* Exercise prompt *
Go through the lines below. Copy those with "from".

* Given data *

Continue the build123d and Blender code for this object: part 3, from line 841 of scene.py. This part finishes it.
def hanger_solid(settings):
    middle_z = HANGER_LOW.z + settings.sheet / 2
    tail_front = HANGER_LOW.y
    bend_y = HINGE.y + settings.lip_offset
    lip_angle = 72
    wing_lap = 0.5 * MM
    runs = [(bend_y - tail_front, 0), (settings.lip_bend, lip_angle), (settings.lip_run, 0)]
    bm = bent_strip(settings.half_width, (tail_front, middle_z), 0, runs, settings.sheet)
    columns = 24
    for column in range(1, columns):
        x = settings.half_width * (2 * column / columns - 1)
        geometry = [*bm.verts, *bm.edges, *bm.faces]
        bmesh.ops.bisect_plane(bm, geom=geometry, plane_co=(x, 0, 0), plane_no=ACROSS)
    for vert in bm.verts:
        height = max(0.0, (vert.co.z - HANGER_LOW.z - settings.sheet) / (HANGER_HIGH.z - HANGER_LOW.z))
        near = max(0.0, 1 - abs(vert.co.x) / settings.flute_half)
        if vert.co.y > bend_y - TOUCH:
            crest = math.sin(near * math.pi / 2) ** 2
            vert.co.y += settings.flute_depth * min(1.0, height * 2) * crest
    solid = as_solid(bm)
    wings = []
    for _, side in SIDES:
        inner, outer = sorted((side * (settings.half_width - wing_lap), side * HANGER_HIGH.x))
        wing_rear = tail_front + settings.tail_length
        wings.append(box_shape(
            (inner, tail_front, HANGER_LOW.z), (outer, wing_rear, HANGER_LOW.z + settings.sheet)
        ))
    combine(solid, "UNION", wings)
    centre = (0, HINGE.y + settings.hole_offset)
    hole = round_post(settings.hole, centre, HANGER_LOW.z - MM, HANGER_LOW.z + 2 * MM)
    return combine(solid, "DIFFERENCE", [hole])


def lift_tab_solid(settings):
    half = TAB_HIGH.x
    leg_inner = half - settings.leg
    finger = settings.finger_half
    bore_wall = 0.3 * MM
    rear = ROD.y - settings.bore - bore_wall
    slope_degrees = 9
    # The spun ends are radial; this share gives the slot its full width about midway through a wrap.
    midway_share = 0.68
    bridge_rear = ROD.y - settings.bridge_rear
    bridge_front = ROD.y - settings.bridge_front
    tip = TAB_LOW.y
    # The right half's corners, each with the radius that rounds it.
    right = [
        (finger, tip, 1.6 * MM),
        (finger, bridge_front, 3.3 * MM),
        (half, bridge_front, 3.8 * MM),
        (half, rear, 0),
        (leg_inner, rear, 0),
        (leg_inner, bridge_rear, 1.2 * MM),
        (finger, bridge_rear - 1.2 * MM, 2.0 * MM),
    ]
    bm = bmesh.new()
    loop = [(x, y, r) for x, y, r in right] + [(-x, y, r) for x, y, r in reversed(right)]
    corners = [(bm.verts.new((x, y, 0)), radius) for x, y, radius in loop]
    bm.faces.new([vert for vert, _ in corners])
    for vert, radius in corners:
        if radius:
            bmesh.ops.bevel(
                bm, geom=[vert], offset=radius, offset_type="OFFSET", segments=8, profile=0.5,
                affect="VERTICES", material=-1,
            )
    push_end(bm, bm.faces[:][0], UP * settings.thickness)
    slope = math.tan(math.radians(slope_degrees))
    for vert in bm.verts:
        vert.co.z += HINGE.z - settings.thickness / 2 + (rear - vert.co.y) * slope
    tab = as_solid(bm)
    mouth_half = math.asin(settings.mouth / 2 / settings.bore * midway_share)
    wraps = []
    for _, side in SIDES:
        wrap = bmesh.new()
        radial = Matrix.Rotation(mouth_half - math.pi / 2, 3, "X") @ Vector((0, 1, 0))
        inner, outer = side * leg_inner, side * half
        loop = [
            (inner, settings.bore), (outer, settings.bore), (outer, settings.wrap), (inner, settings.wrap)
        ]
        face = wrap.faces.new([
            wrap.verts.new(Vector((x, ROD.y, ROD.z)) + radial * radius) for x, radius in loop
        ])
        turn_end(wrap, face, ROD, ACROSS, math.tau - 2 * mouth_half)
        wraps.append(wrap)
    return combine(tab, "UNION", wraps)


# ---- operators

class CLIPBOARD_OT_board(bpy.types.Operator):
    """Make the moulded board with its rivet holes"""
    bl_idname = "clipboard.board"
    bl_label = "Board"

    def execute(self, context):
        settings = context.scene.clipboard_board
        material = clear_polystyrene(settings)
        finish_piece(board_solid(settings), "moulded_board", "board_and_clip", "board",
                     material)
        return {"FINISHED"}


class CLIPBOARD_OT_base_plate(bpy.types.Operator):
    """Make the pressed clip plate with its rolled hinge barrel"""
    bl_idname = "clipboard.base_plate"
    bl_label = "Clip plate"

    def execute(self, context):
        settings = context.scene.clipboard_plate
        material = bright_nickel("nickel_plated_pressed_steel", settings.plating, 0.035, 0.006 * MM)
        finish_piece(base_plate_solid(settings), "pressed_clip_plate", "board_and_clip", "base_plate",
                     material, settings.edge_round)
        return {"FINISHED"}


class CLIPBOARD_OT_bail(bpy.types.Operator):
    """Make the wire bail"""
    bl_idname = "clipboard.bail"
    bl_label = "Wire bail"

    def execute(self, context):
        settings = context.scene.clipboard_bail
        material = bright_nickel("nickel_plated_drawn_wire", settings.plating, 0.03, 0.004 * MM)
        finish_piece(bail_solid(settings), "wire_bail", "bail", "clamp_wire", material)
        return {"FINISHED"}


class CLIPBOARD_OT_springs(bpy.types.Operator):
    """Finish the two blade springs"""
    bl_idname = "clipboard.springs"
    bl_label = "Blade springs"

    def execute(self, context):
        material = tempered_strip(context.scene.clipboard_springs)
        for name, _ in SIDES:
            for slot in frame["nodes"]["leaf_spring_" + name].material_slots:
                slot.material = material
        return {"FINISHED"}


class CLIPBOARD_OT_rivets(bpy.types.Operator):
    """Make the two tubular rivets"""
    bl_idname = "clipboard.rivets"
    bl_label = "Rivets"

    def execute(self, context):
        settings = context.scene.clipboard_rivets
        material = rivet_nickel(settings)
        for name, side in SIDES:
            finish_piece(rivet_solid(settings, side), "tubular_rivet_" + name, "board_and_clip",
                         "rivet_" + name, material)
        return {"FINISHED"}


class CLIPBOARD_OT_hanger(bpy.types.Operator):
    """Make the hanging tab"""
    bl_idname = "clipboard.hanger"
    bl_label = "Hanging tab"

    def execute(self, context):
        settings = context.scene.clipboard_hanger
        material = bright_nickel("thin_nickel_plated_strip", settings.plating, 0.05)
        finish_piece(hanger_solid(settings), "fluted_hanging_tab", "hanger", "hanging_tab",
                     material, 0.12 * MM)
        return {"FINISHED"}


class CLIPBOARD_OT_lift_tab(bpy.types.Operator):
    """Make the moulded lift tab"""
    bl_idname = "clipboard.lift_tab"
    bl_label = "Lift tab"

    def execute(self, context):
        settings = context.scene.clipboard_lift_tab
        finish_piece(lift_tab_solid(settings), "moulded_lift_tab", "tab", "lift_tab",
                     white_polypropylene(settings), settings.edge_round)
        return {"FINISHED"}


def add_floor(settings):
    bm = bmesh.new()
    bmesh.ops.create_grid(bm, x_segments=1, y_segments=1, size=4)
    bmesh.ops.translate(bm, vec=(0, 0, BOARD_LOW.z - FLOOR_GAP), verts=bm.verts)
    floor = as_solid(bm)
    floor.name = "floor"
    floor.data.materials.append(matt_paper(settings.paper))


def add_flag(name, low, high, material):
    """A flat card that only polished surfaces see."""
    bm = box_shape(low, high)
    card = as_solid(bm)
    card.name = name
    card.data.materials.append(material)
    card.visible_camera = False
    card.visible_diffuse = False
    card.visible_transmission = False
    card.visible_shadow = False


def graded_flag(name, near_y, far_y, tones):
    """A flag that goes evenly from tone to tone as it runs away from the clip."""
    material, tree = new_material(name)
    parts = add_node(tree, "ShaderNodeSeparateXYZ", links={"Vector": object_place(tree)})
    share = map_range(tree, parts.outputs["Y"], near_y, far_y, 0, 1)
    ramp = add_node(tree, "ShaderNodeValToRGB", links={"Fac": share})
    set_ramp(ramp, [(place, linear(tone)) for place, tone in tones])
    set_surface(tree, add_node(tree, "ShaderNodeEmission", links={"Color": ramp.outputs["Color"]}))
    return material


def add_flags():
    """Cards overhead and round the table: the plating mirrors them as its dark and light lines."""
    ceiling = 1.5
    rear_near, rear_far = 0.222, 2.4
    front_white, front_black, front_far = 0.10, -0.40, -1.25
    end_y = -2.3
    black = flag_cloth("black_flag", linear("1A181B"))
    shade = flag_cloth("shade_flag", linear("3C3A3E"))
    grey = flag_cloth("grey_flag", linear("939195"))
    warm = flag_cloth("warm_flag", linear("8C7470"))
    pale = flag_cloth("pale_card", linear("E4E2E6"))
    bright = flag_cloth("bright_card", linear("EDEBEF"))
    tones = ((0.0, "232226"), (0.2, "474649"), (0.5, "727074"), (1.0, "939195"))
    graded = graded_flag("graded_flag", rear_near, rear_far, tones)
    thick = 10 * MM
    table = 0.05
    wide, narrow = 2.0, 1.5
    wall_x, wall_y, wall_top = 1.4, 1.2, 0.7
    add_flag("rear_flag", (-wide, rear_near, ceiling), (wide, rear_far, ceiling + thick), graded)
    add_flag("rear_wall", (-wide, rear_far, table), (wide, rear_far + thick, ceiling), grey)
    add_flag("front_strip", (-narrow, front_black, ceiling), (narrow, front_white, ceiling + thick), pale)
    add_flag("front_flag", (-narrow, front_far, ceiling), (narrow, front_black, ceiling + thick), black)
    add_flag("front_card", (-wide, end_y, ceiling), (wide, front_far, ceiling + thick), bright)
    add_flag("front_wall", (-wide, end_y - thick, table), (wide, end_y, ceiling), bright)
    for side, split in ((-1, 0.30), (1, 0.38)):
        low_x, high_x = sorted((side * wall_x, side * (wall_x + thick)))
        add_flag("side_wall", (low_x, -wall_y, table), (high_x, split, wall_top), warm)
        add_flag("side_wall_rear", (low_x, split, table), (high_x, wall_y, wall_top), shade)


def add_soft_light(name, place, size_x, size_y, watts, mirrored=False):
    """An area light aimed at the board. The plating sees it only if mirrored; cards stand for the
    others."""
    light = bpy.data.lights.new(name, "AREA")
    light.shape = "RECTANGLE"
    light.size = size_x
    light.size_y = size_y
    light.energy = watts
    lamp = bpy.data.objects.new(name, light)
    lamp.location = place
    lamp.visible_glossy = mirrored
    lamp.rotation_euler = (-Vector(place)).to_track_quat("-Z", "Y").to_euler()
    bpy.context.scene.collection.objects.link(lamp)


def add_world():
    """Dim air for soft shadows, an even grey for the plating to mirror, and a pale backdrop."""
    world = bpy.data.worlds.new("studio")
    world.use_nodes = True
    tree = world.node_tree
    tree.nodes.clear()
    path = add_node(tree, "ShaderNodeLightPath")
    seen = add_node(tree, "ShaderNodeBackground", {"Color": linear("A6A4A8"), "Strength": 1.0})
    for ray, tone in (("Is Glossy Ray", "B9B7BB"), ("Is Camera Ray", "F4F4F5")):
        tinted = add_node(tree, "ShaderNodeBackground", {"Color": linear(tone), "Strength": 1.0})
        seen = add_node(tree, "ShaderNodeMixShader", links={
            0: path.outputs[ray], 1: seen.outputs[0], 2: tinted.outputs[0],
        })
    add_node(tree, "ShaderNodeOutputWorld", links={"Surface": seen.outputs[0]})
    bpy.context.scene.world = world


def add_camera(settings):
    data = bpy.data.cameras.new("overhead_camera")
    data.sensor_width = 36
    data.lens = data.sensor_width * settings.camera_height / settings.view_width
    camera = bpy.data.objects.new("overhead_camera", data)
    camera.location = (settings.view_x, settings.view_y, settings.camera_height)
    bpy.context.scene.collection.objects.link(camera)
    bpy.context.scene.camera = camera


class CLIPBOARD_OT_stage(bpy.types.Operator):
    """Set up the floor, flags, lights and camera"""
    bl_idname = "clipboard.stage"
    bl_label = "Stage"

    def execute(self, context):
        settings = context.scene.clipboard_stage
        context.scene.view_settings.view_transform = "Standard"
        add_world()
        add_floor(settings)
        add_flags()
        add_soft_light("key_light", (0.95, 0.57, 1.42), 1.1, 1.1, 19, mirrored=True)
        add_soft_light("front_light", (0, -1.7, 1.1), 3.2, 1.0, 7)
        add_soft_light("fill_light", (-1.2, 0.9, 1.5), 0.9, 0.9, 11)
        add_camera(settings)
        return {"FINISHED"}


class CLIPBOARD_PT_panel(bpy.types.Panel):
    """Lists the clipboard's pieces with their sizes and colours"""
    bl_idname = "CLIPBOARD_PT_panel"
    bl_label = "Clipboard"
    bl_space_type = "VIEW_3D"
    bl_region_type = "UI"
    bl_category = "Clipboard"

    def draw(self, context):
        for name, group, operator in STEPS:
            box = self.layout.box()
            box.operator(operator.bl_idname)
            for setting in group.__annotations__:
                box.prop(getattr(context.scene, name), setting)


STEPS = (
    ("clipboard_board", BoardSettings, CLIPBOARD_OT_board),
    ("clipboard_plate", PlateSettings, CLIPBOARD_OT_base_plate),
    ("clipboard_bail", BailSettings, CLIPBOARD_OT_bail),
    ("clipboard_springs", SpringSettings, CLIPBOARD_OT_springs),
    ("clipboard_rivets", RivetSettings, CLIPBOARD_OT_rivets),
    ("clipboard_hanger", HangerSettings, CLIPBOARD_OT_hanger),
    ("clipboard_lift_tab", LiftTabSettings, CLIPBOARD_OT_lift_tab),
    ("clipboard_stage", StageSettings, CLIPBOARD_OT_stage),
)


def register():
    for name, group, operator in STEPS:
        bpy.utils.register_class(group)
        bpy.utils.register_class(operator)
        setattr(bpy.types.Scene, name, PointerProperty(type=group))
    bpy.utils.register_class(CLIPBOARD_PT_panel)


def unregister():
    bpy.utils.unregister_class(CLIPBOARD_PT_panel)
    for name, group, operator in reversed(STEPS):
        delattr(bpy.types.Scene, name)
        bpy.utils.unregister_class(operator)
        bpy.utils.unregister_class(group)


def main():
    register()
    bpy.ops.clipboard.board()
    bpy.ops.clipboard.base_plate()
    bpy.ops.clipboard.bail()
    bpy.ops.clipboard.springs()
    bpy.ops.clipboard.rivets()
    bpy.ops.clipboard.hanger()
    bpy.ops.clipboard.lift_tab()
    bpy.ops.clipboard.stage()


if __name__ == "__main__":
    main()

* Solution for this problem *
Continue the build123d and Blender code for this object: part 3, from line 841 of scene.py. This part finishes it.
    """A flag that goes evenly from tone to tone as it runs away from the clip."""